Se montaban en una estación y hacían el recorrido, ida y vuelta, tantas veces como el niño deseara. Podían pasar la tarde entera en eso mientras el chiquillo fuera feliz. Su gran lema es que sus nietos no van a su casa a sufrir, entendiéndose por "sufrir" el que no puedan tomarse un vaso de Toddy diez minutos antes del almuerzo.

Los abuelos paternos de mi hija viven en una pequeña finca ubicada en la costa central. Cuando sus primas y ella eran pequeñas, Abuelita les prestaba sus vestidos para que hicieran elegantes desfiles y nunca le ha pareció cosa de reclamar que lo hicieran arrastrándolos por el patio de tierra. Por las tardes el abuelo sale muy orondo con el ramillete de nietos encaramados todos sobre el tractor a dar un paseo por la vecindad y las únicas veces en que a la muchachada no le atormenta madrugar es cuando escoltan a los viejitos al matutino baño en las aguas termales.

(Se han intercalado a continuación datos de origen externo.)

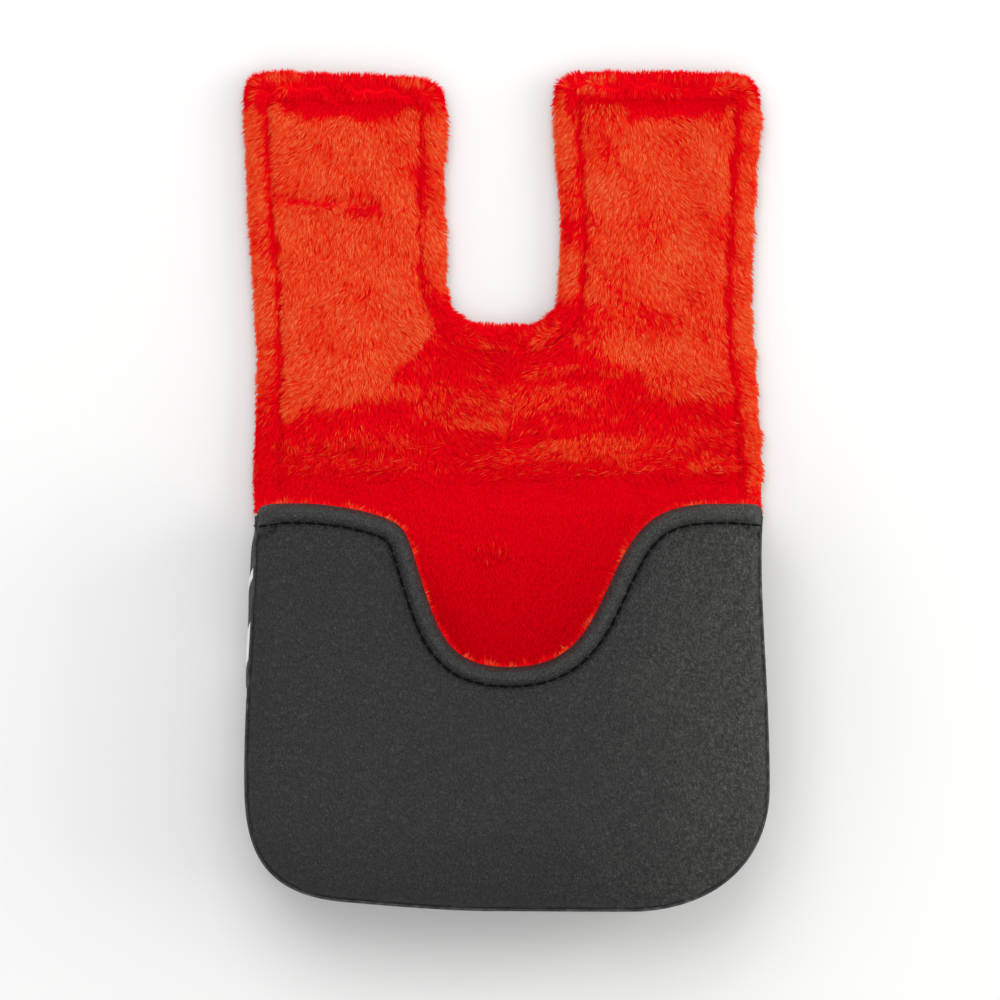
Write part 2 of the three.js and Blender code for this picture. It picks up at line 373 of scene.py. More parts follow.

Cuando juegan cartas ella les permite, llena de ternura, que le hagan todas las trampas que les enseñó él.

Sólo los abuelos pueden romper las reglas, desbaratar la disciplina y relajar las normas sin que eso signifique el caos. La relación abuelo - nieto es indescriptible e impenetrable. No es asunto de cantidad de amor, es algo que tiene que ver con proximidad, camaradería, relajamiento y diversión. Aunque, ya siendo padres, nos cueste creer que ese par de seres que fueron tan estrictos en nuestra niñez permiten que los nietos "hagan con ellos lo que les da a gana", debemos reconocer que son indispensables.

No sólo prestan el mejor de los servicios cuando se los necesita, especialmente las noches de fin de semana, si no que ofrecen a nuestros hijos esa otra perspectiva de la vida que nuestro rígido sentido de la disciplina nos obliga a obviar, les presentan la verdadera cara de la tolerancia, de la ternura, de la complicidad y del auténtico amor incondicional. Ellos ya no tienen que educar, ahora es todo alegría y diversión, a costa de nuestro propio equilibrio emocional. Pero, viendo hacia atrás ¡que bueno es tener abuelos!